Mistry has launched a legal battle against the Tatas at the National Company Law Tribunal. The Shapoorji Pallonji group, owned by Mistry’s family, has an 18.4% stake in Tata Sons.
During the fight for control, Mistry refused to step down from the chairmanship of listed Tata companies. Ratan Tata had to rely on Tata Sons’ shareholding and the support of institutional investors to remove him from these boards.
Tata Sons, an investment holding company of the Tata Group, holds shares in more than 100 Tata companies, including 29 publicly listed enterprises that have a combined market capitalisation of about $116 billion. It earns money through the payment of dividend, fees and interest by Tata group companies.
“I look forward to working with all the group entities, bringing the group together to make an impact both in terms of business and also in terms of the society, at large,” Chandrasekaran had said on the morning of February 21, just before heading for his first board meeting as chairman.
He sees binding the group together— with its three-tier structure of Tata Trusts at the top, Tata Sons in the middle and then the operating companies —as a key responsibility that comes with the job.

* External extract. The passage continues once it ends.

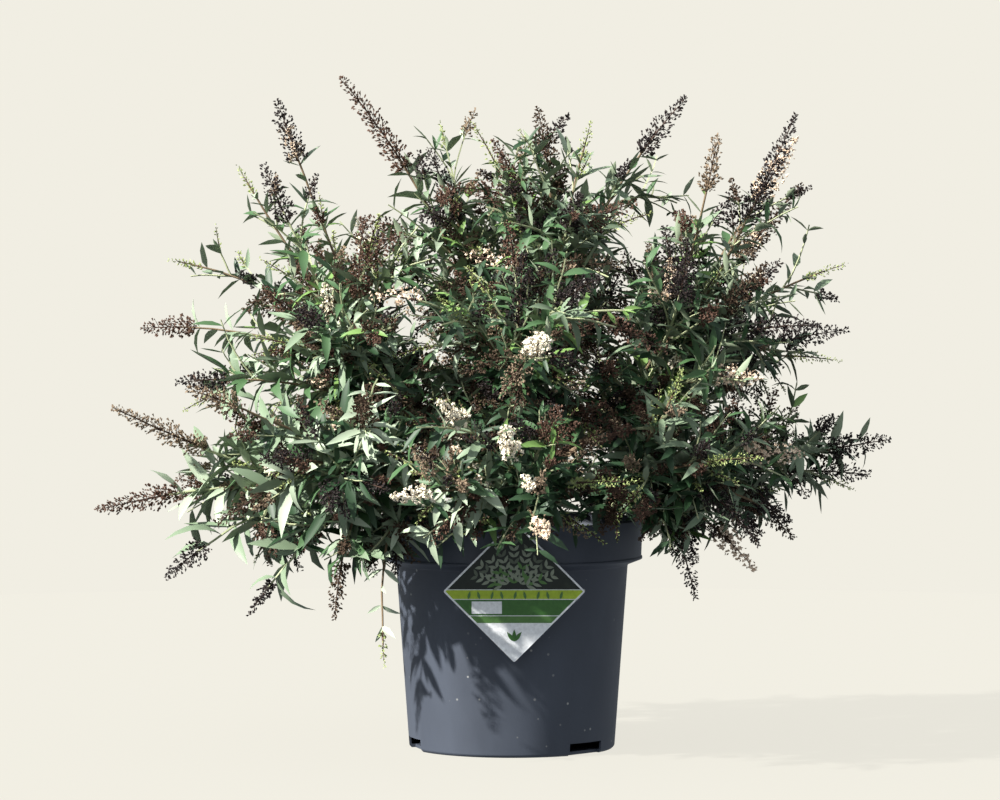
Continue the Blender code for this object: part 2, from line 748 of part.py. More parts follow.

Chandrasekaran, popularly known as Chandra, is the first non-Parsi and third non-Tata chairman of the Tata group. The group’s debt burden amounted to Rs 2.26 lakh crore ($33.7 billion) on March 31last year. The investment company reported a standalone profit of Rs 3,013 crore in the previous financial year, a 67% fall from Rs 9,062 crore a year earlier. On a consolidated basis, profit rose 21% to Rs 23,119 crore.